**EXERCISE BRIEF**
Repeat every line, exactly, from the very first through the one where "from build123d import *" appears. Add nothing else.

**DATA EXCERPT**
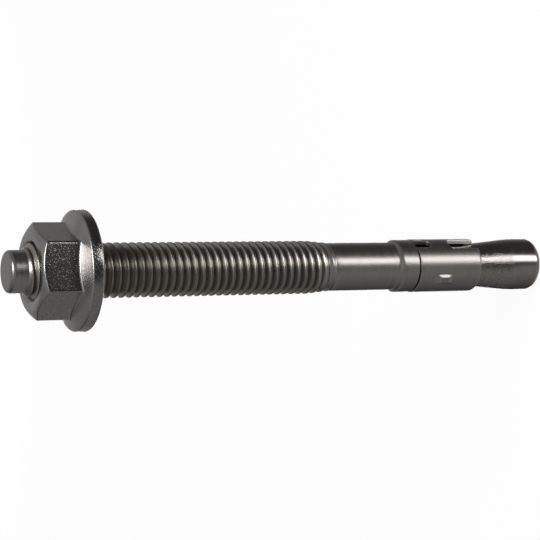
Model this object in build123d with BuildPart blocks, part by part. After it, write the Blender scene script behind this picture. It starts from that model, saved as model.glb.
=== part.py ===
"""M12 torque-controlled wedge anchor: one-piece stud with an expansion cone, clip rolled
round the neck above the cone, and hexagon flange nut run on to the thread.

The anchor stands on its cone end: the origin is the centre of that end face and +Z runs up
the axis towards the nut and the hammer pin. All sizes are in millimetres.
"""

import os
from math import cos, radians, sin, tan

from build123d import *

# ---------------------------------------------------------------- stud, from the cone up
CONE_D = 12.0                # expansion cone, across its cylindrical end
CONE_LAND = 4.4              # top of that cylinder, above the end face
CONE_END_ROUND = 1.9         # large round on the leading edge
CONE_HALF_ANGLE = 5.8        # degrees, slope of the expansion taper
CONE_BLEND = 42.0            # radius that carries the cylinder into the taper
NECK_D = 9.2                 # waist that the clip sits on
NECK_ROOT = 0.5              # sloped corner between the waist and the collar
COLLAR_D = 11.94             # collar that drives the clip into the hole
COLLAR_HEIGHT = 33.3         # its lower face, above the end face
COLLAR_LENGTH = 4.0          # its cylindrical part
COLLAR_TAPER = 0.95          # its tapered shoulder, along the axis
COLLAR_EDGE = 0.25           # soft edges left by cold forming, round above and broken below
SHANK_D = 10.8               # plain shank, the rolling diameter of the thread
SHANK_LENGTH = 15.75         # from the collar to the foot of the thread
THREAD_D = 11.86             # over the crests of the M12 thread
THREAD_LENGTH = 71.3         # from its run-out to its end chamfer
THREAD_RUN_OUT = 5.5         # part of that length in which the crests rise
PIN_D = 9.06                 # hammer pin on the end
PIN_LENGTH = 3.65
PIN_ROUND = 0.9

# ---------------------------------------------------------------- clip
CLIP_D = 12.15               # outside of the rolled sheet
CLIP_SHEET = 1.0             # its thickness
CLIP_LENGTH = 16.4
CLIP_PLAY = 0.3              # between the clip and the collar's lower face
CLIP_NOSE = 0.55             # broken outer edge towards the cone
CLIP_EDGE = 0.15             # broken outer edge towards the collar
CLIP_SEAM = 1.2              # gap where the rolled sheet closes, opposite the slots
CLIP_TURN = -40.0            # degrees about Z, where the slots are
COLLAR_SLOT_WIDTH = 3.0      # slot open towards the collar, with a round end
COLLAR_SLOT_DEPTH = 3.95
CONE_SLOT_WIDTH = 3.6        # slot open towards the cone, with rounded corners
CONE_SLOT_DEPTH = 7.7
CONE_SLOT_CORNER = 0.9
PAD_LENGTH = 4.7             # embossed pad on each half of the clip, across its flat top
PAD_WIDTH = 2.2
PAD_HEIGHT = 0.45
PAD_CORNER = 0.5
PAD_DRAFT = 35.0             # degrees, flanks of the pad from upright
PAD_EDGE = 0.15              # broken edge round its flat top
PAD_DROP = 6.35              # its centre, below the clip's collar end

# ---------------------------------------------------------------- flange nut
ACROSS_FLATS = 18.0
NUT_HEIGHT = 12.0
NUT_CLEARANCE = 0.07         # radial, between its bore and the crests
NUT_BELOW_END = 1.55          # its top face, below the end of the thread
NUT_COUNTERSINK_D = 13.2
NUT_CHAMFER_D = 17.0         # circle that stays flat on top of the hexagon
NUT_CHAMFER_ANGLE = 30.0
FLANGE_D = 26.0
FLANGE_RIM = 2.6             # height of the rim
FLANGE_RIM_DRAFT = 3.0       # degrees, the rim narrows upwards
FLANGE_EDGE = 0.3            # broken edges of the rim
FLANGE_SLOPE = 22.0          # degrees, top of the flange

OVERSHOOT = 1.0              # cutting tools run this far past the surface they open
SAME = 0.001                 # two radii closer than this are the same

# ---------------------------------------------------------------- heights along the axis
collar_top = COLLAR_HEIGHT + COLLAR_LENGTH
shank_foot = collar_top + COLLAR_TAPER
thread_foot = shank_foot + SHANK_LENGTH
thread_head = thread_foot + THREAD_LENGTH
stud_top = thread_head + PIN_LENGTH
clip_top = COLLAR_HEIGHT - CLIP_PLAY
clip_foot = clip_top - CLIP_LENGTH
pad_middle = clip_top - PAD_DROP
nut_top = thread_head - NUT_BELOW_END
nut_foot = nut_top - NUT_HEIGHT


def ring_at(edges, radius, height):
    """The circular edge of that radius round the axis, at that height."""
    rings = edges.filter_by(GeomType.CIRCLE).filter_by(lambda e: abs(e.radius - radius) < SAME)
    return rings.sort_by(lambda e: abs(e.center().Z - height))[0]


def outward_plane(angle, radius, height):
    """Plane facing away from the axis at that angle, with its y along +Z."""
    way = Vector(cos(radians(angle)), sin(radians(angle)), 0)
    across = Vector(-sin(radians(angle)), cos(radians(angle)), 0)
    return Plane(origin=way * radius + Vector(0, 0, height), x_dir=across, z_dir=way)


# ---------------------------------------------------------------- stud
# Cold formed in one piece, so it is one revolved half section: cone, neck, collar, shank,
# thread blank and pin.
cone_r, neck_r, collar_r = CONE_D / 2, NECK_D / 2, COLLAR_D / 2
shank_r, thread_r, pin_r = SHANK_D / 2, THREAD_D / 2, PIN_D / 2
cone_slope = radians(CONE_HALF_ANGLE)
blend_r = cone_r - CONE_BLEND * (1 - cos(cone_slope))
blend_top = CONE_LAND + CONE_BLEND * sin(cone_slope)
neck_foot = blend_top + (blend_r - neck_r) / tan(cone_slope)

with BuildPart() as stud:
    with BuildSketch(Plane.XZ):
        with BuildLine():
            Line((0, stud_top), (0, 0))
            Line((0, 0), (cone_r - CONE_END_ROUND, 0))
            RadiusArc((cone_r - CONE_END_ROUND, 0), (cone_r, CONE_END_ROUND), -CONE_END_ROUND)
            Line((cone_r, CONE_END_ROUND), (cone_r, CONE_LAND))
            RadiusArc((cone_r, CONE_LAND), (blend_r, blend_top), -CONE_BLEND)
            Polyline(
                (blend_r, blend_top),
                (neck_r, neck_foot),
                (neck_r, COLLAR_HEIGHT - NECK_ROOT),
                (neck_r + NECK_ROOT, COLLAR_HEIGHT),
                (collar_r - COLLAR_EDGE, COLLAR_HEIGHT),
                (collar_r, COLLAR_HEIGHT + COLLAR_EDGE),
                (collar_r, collar_top),
                (shank_r, shank_foot),
                (shank_r, thread_foot),
                (thread_r, thread_foot + THREAD_RUN_OUT),
                (thread_r, thread_head - (thread_r - pin_r)),
                (pin_r, thread_head),
                (pin_r, stud_top - PIN_ROUND),
            )
            RadiusArc((pin_r, stud_top - PIN_ROUND), (pin_r - PIN_ROUND, stud_top), -PIN_ROUND)
            Line((pin_r - PIN_ROUND, stud_top), (0, stud_top))
        make_face()
    revolve(axis=Axis.Z)
    fillet(ring_at(stud.edges(), collar_r, collar_top), radius=COLLAR_EDGE)
    fillet(ring_at(stud.edges(), shank_r, shank_foot), radius=COLLAR_EDGE)

# ---------------------------------------------------------------- expansion clip
# Stamped sheet rolled round the neck. Its centre line carries a slot from each end, and the
# seam lies opposite. Each half between them has one embossed pad.
clip_r = CLIP_D / 2
clip_bore_r = clip_r - CLIP_SHEET
pad_angles = (CLIP_TURN + 90, CLIP_TURN - 90)
pad_root = CLIP_SHEET / 2                      # the pads start inside the sheet
pad_spread = (PAD_HEIGHT + pad_root) * tan(radians(PAD_DRAFT))


def make_pad(angle):
    """Raised pad, drafted on its four flanks and broken round its top."""
    with BuildPart() as pad:
        with BuildSketch(outward_plane(angle, clip_r - pad_root, pad_middle)):
            RectangleRounded(
                PAD_WIDTH + 2 * pad_spread,
                PAD_LENGTH + 2 * pad_spread,
                PAD_CORNER + pad_spread,
            )
        extrude(amount=PAD_HEIGHT + pad_root, taper=PAD_DRAFT)
        way = outward_plane(angle, 0, 0).z_dir
        chamfer(pad.faces().sort_by(Axis((0, 0, 0), way))[-1].edges(), length=PAD_EDGE)
    return pad.part


pads = [make_pad(angle) for angle in pad_angles]

with BuildPart() as expansion_clip:
    with BuildSketch(Plane.XY.offset(clip_foot)):
        Circle(clip_r)
    extrude(amount=CLIP_LENGTH)
    chamfer(ring_at(expansion_clip.edges(), clip_r, clip_foot), length=CLIP_NOSE)
    chamfer(ring_at(expansion_clip.edges(), clip_r, clip_top), length=CLIP_EDGE)
    add(pads)
    with BuildSketch(Plane.XY.offset(clip_foot)):
        Circle(clip_bore_r)
    extrude(amount=CLIP_LENGTH, mode=Mode.SUBTRACT)
    # hollow behind each pad, so that the sheet keeps its thickness
    for angle in pad_angles:
        with BuildSketch(outward_plane(angle, clip_bore_r + PAD_HEIGHT, pad_middle)):
            RectangleRounded(PAD_WIDTH - CLIP_SHEET / 2, PAD_LENGTH - CLIP_SHEET / 2, PAD_CORNER)
        extrude(amount=-2 * PAD_HEIGHT, taper=-PAD_DRAFT, mode=Mode.SUBTRACT)
    with BuildSketch(outward_plane(CLIP_TURN, 0, clip_top)):
        slot_run = COLLAR_SLOT_DEPTH - COLLAR_SLOT_WIDTH / 2
        with Locations((0, -slot_run)):
            Circle(COLLAR_SLOT_WIDTH / 2)
            Rectangle(COLLAR_SLOT_WIDTH, slot_run + OVERSHOOT, align=(Align.CENTER, Align.MIN))
    extrude(amount=clip_r + OVERSHOOT, mode=Mode.SUBTRACT)
    with BuildSketch(outward_plane(CLIP_TURN, 0, clip_foot)) as cone_slot:
        with Locations((0, CONE_SLOT_DEPTH)):
            Rectangle(CONE_SLOT_WIDTH, CONE_SLOT_DEPTH + OVERSHOOT, align=(Align.CENTER, Align.MAX))
        fillet(cone_slot.vertices().group_by(Axis.Y)[-1], radius=CONE_SLOT_CORNER)
    extrude(amount=clip_r + OVERSHOOT, mode=Mode.SUBTRACT)
    with BuildSketch(outward_plane(CLIP_TURN + 180, 0, (clip_foot + clip_top) / 2)):
        Rectangle(CLIP_SEAM, CLIP_LENGTH + 2 * OVERSHOOT)
    extrude(amount=clip_r + OVERSHOOT, mode=Mode.SUBTRACT)

# ---------------------------------------------------------------- flange nut
# Forged in one piece: hexagon with a 30 degree chamfer, and a sloped flange below it.
flat_r = ACROSS_FLATS / 2
corner_r = flat_r / cos(radians(30))
flange_r = FLANGE_D / 2
bore_r = thread_r + NUT_CLEARANCE
sink_r = NUT_COUNTERSINK_D / 2
chamfer_r = NUT_CHAMFER_D / 2
rim_r = flange_r - FLANGE_RIM * tan(radians(FLANGE_RIM_DRAFT))
rim_top = nut_foot + FLANGE_RIM
chamfer_reach = corner_r + OVERSHOOT
chamfer_drop = (chamfer_reach - chamfer_r) * tan(radians(NUT_CHAMFER_ANGLE))
slope_top = rim_top + (rim_r - sink_r) * tan(radians(FLANGE_SLOPE))

with BuildPart() as flange_nut:
    with BuildSketch(Plane.XY.offset(nut_foot)):
        RegularPolygon(flat_r, 6, major_radius=False)
    extrude(amount=NUT_HEIGHT)
    with BuildSketch(Plane.XZ):
        Polygon(
            (0, nut_foot),
            (chamfer_reach, nut_foot),
            (chamfer_reach, nut_top - chamfer_drop),
            (chamfer_r, nut_top),
            (0, nut_top),
            align=None,
        )
    revolve(axis=Axis.Z, mode=Mode.INTERSECT)
    with BuildSketch(Plane.XZ) as flange_section:
        Polygon(
            (0, nut_foot),
            (flange_r, nut_foot),
            (rim_r, rim_top),
            (sink_r, slope_top),
            (0, slope_top),
            align=None,
        )
        chamfer(flange_section.vertices().sort_by(Axis.X)[-2:], length=FLANGE_EDGE)
    revolve(axis=Axis.Z)
    with BuildSketch(Plane.XZ):
        Polygon(
            (0, nut_foot - OVERSHOOT),
            (sink_r + OVERSHOOT, nut_foot - OVERSHOOT),
            (bore_r, nut_foot + sink_r - bore_r),
            (bore_r, nut_top - (sink_r - bore_r)),
            (sink_r + OVERSHOOT, nut_top + OVERSHOOT),
            (0, nut_top + OVERSHOOT),
            align=None,
        )
    revolve(axis=Axis.Z, mode=Mode.SUBTRACT)

# ---------------------------------------------------------------- files
os.makedirs("parts", exist_ok=True)
stud.part.label = "stud"
export_step(stud.part, "parts/stud.step")
expansion_clip.part.label = "expansion_clip"
export_step(expansion_clip.part, "parts/expansion_clip.step")
flange_nut.part.label = "flange_nut"
export_step(flange_nut.part, "parts/flange_nut.step")
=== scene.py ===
"""Looks of the M12 wedge anchor: the stud with its rolled thread, the rolled clip and the
flange nut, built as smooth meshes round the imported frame. The pieces' sizes are in
millimetres, and the places of camera, floor and lamps in metres."""

from math import cos, pi, radians, sin, sqrt, tan

import bmesh
import bpy
from mathutils import Matrix, Vector


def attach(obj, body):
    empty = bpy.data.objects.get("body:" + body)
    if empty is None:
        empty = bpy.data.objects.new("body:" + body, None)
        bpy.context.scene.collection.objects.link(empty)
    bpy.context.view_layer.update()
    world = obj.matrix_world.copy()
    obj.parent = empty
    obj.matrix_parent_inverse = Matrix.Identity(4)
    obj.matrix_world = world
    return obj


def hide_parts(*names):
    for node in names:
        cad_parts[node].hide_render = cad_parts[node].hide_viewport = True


MM = 0.001
MICRON = 0.000001
CAMERA_AZIMUTH = -97.1                     # degrees, the side of the anchor that the camera sees

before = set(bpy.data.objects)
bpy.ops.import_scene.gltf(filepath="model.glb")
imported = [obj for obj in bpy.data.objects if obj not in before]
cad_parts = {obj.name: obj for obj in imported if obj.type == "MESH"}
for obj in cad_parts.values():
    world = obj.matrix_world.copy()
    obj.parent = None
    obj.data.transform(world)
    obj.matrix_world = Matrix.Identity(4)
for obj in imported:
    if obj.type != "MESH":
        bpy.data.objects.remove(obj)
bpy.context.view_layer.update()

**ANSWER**
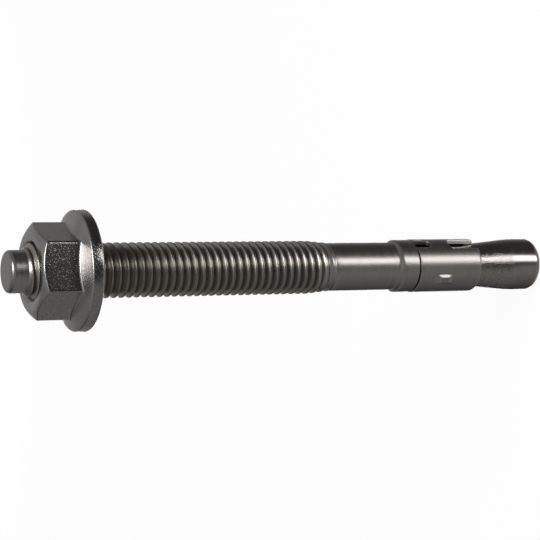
Model this object in build123d with BuildPart blocks, part by part. After it, write the Blender scene script behind this picture. It starts from that model, saved as model.glb.
=== part.py ===
"""M12 torque-controlled wedge anchor: one-piece stud with an expansion cone, clip rolled
round the neck above the cone, and hexagon flange nut run on to the thread.

The anchor stands on its cone end: the origin is the centre of that end face and +Z runs up
the axis towards the nut and the hammer pin. All sizes are in millimetres.
"""

import os
from math import cos, radians, sin, tan

from build123d import *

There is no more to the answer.